I asked this question not too long ago as we live in the North East and were coming on to Winter as well. I find that my birds are comfortable as long as I don't let it get below 68 to 70. They are used to being nice and warm after summer time and I don't want them to catch a chill. I have a thermometer right near their cages and I have the ability to turn on the room heat in that room only whenever I want so I can easily adjust the room temp. Plus their winter cage cover up is a bit heavier than in summertime. Because of this I don't use any heateres in their cages. I'm sure others will have more advice.


----------



## enigma731 (Aug 12, 2011)

While extremes obviously aren't good, I think this mostly depends on what the birds are used to. For example, I live in the south and tend to keep my apartment 75-80. So my birds would probably be chilled in 68. But your birds would be hot in my apartment.
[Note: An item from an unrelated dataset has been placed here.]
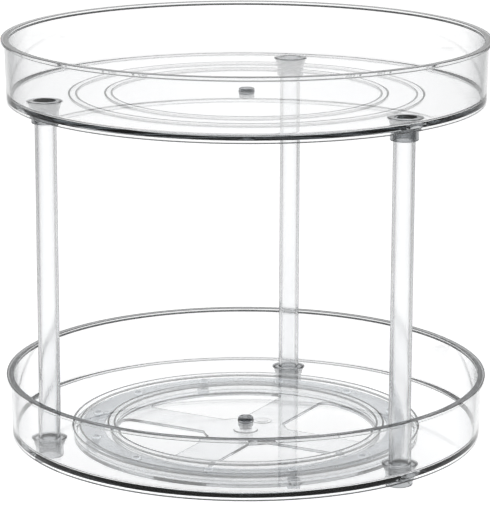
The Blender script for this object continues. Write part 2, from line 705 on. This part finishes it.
def make_pin():
    low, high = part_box("pivot_pin")
    z0, z1 = low.z / MM, high.z / MM
    seat_z = BASE_TOP + SEAT_H
    flange_top = seat_z + PIN_FLANGE_T
    edge = 0.2
    shell = Shell()
    profile = (
        [(PIN_DIMPLE_R, z0), (STEM_R - edge, z0), (STEM_R, z0 + edge), (STEM_R, seat_z)]
        + arc(PIN_FLANGE_R - edge, seat_z + edge, edge, -90, 0)
        + arc(PIN_FLANGE_R - edge, flange_top - edge, edge, 0, 90)
        + arc(PIN_R + edge, flange_top + edge, edge, -90, -180)
        + arc(PIN_R - PIN_NOSE, z1 - PIN_NOSE, PIN_NOSE, 0, 90)
        + [(PIN_DIMPLE_R, z1)]
    )
    shell.turn(profile, FINE)
    shell.flat(ring(PIN_DIMPLE_R, FINE, z0))
    shell.flat(ring(PIN_DIMPLE_R, FINE, z1))
    return shell.finish("pivot_pin_turned", "base", ["pivot_pin"], PIN_METAL)


def make_foot(i):
    name = f"foot_{i}"
    low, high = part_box(name)
    centre = ((low.x + high.x) / 2 / MM, (low.y + high.y) / 2 / MM)
    z0, z1 = low.z / MM, high.z / MM
    edge = 0.3
    hollow = 0.15
    bevel = 0.1
    shell = Shell()
    profile = (
        arc(FOOT_HOLLOW_R, z0 + hollow, hollow, 180, 270)
        + arc(FOOT_R - edge, z0 + edge, edge, -90, 0)
        + [(FOOT_R, z1 - bevel), (FOOT_R - bevel, z1)]
    )
    shell.turn(profile, FINE, centre)
    shell.flat(ring(profile[0][0], FINE, profile[0][1], centre))
    shell.flat(ring(profile[-1][0], FINE, profile[-1][1], centre))
    return shell.finish(name + "_pad", "base", [name], FOOT_RUBBER)


make_cage()
for number in range(1, BALL_COUNT + 1):
    make_ball(number)
make_pin()
for number in range(1, 5):
    make_foot(number)


# ---------------------------------------------------------------- floor, light and camera
PHOTO_SIDE = 13.19     # the camera's turn from the front, in degrees
CAMERA_AWAY = 10.75    # its distance from the turning axis, in rim radii
CAMERA_RISE = 3.104    # its height above the lower rim, in rim radii
CAMERA_DOWN = 0.2379   # its downward tilt, in radians
CAMERA_LEFT = 0.00045  # its turn left off the turning axis, in radians
CAMERA_ROLL = 0.0027   # in radians
FADE_START = 1.64      # the floor's fade widens with depth, from this far off the axis, in metres
FLOOR_R = 9.0          # in metres
FLOOR_SINK = 0.0002    # the floor's gap under the feet, in metres


def grey_ramp(tree, source, stops, interpolation="LINEAR"):
    """A colour ramp through (position, grey) stops."""
    ramp = add(tree, "ShaderNodeValToRGB")
    ramp.color_ramp.interpolation = interpolation
    for position, value in stops[1:-1]:
        ramp.color_ramp.elements.new(position)
    for element, (position, value) in zip(ramp.color_ramp.elements, stops):
        element.position = position
        element.color = (value, value, value, 1)
    tree.links.new(source, ramp.inputs["Fac"])
    return ramp.outputs["Color"]


def off_axis(tree, source):
    """How far a place is to either side of the photo's line of sight, against its depth along that line."""
    side = math.radians(PHOTO_SIDE)
    reach = []
    for axis in ((math.cos(side), math.sin(side), 0.0), (-math.sin(side), math.cos(side), 0.0)):
        dot = add(tree, "ShaderNodeVectorMath", operation="DOT_PRODUCT")
        dot.inputs[1].default_value = axis
        tree.links.new(source, dot.inputs[0])
        reach.append(maths(tree, "ABSOLUTE", dot.outputs["Value"]))
    depth = add(tree, "ShaderNodeMath", operation="ADD")
    depth.inputs[1].default_value = FADE_START
    tree.links.new(reach[1], depth.inputs[0])
    return maths(tree, "DIVIDE", reach[0], depth.outputs["Value"])


def make_floor():
    """A plain white sweep, bright by itself behind the object and fading to the sides."""
    bm = bmesh.new()
    bmesh.ops.create_circle(bm, cap_ends=True, segments=96, radius=FLOOR_R)
    mesh = bpy.data.meshes.new("floor")
    bm.to_mesh(mesh)
    bm.free()
    floor = bpy.data.objects.new("floor", mesh)
    floor.location.z = -FLOOR_SINK
    bpy.context.scene.collection.objects.link(floor)
    material, tree, shader, out = new_material("floor_white")
    shader.inputs["Base Color"].default_value = (0.8, 0.8, 0.8, 1)
    shader.inputs["Roughness"].default_value = 0.9
    shader.inputs["Specular IOR Level"].default_value = 0.0
    shader.inputs["Emission Color"].default_value = (1, 1, 1, 1)
    place = add(tree, "ShaderNodeTexCoord")
    reach = add(tree, "ShaderNodeVectorMath", operation="LENGTH")
    tree.links.new(place.outputs["Object"], reach.inputs[0])
    glow = stretch(tree, reach.outputs["Value"], 0.08, 0.17, 0.80, 0.95)
    fade = grey_ramp(
        tree, off_axis(tree, place.outputs["Object"]),
        ((0.0, 1.0), (0.095, 1.0), (0.16, 0.90), (0.28, 0.70), (0.62, 0.50), (1.0, 0.45)))
    tree.links.new(maths(tree, "MULTIPLY", glow, fade), shader.inputs["Emission Strength"])
    mesh.materials.append(material)


def make_world():
    """Soft studio surround: a white sweep up to a low height, and dark above it."""
    world = bpy.data.worlds.new("studio")
    bpy.context.scene.world = world
    world.use_nodes = True
    tree = world.node_tree
    tree.nodes.clear()
    place = add(tree, "ShaderNodeTexCoord")
    split = add(tree, "ShaderNodeSeparateXYZ")
    half = add(tree, "ShaderNodeMath", operation="MULTIPLY_ADD")
    half.inputs[1].default_value = 0.5
    half.inputs[2].default_value = 0.5
    background = add(tree, "ShaderNodeBackground")
    out = add(tree, "ShaderNodeOutputWorld")
    tree.links.new(place.outputs["Generated"], split.inputs["Vector"])
    tree.links.new(split.outputs["Z"], half.inputs[0])
    stops = ((0.0, 1.0), (0.50, 1.0), (0.64, 1.0), (0.69, 0.04), (0.80, 0.02), (1.0, 0.02))
    sky = grey_ramp(tree, half.outputs["Value"], stops, "EASE")
    tree.links.new(sky, background.inputs["Color"])
    tree.links.new(background.outputs["Background"], out.inputs["Surface"])


def make_camera():
    """Eye level with a standing viewer's downward look, turned a little to the right of the front."""
    camera_data = bpy.data.cameras.new("camera")
    camera_data.lens = 189.8
    camera_data.sensor_width = 36.0
    camera_data.clip_end = 100.0
    camera = bpy.data.objects.new("camera", camera_data)
    bpy.context.scene.collection.objects.link(camera)
    side = math.radians(PHOTO_SIDE)
    radius = RIM_R * MM
    distance = CAMERA_AWAY * radius
    rim_z = (FLOOR_LOW + TRAY_H) * MM
    camera.location = (distance * math.sin(side), -distance * math.cos(side), rim_z + CAMERA_RISE * radius)
    camera.rotation_euler = (math.pi / 2 - CAMERA_DOWN, 0.0, side + CAMERA_LEFT)
    camera.rotation_euler.rotate_axis("Z", CAMERA_ROLL)
    bpy.context.scene.camera = camera


make_floor()
make_world()
make_camera()

scene = bpy.context.scene
scene.view_settings.view_transform = "Standard"
scene.view_settings.look = "None"
scene.view_settings.exposure = 0.06
scene.view_settings.gamma = 0.8
scene.cycles.max_bounces = 40
scene.cycles.transmission_bounces = 36
scene.cycles.glossy_bounces = 12
scene.cycles.transparent_max_bounces = 32
scene.cycles.use_denoising = True
scene.cycles.caustics_reflective = True
scene.cycles.caustics_refractive = True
If your birds aren't fluffed up all the time, you're probably fine.


----------



## muiiKii (Aug 6, 2011)

this is a good thread!
I have the same question too... i am actually from vancouver, canada.
the weather has been very chilly... around 10 - 15 degrees... and i don't have my heater on yet.
he likes to puff up all the time... and i found he likes to sit my lap coz' i am warm i guess...
He lives under a huge skylight... and there's the sun... but the room is still cold... should i put a portable heater on around him so he is a bit warmer?
The weather in Vancouver is very similar to Seattle... and do the tiels like the warmer weather or they can be adjusted to the weather... I am worried he will catch a cold 

please share! thanks


----------



## Cockatime (Oct 6, 2011)

Thank you DyArianna and enigma, the today temp is around 70, and they are back normal, dancing and singing. So I guess my bird can't handle the temp that's under 70


----------



## morla (Aug 15, 2011)

Cockatiels temperature is your temperature! If you like it, they like it!


----------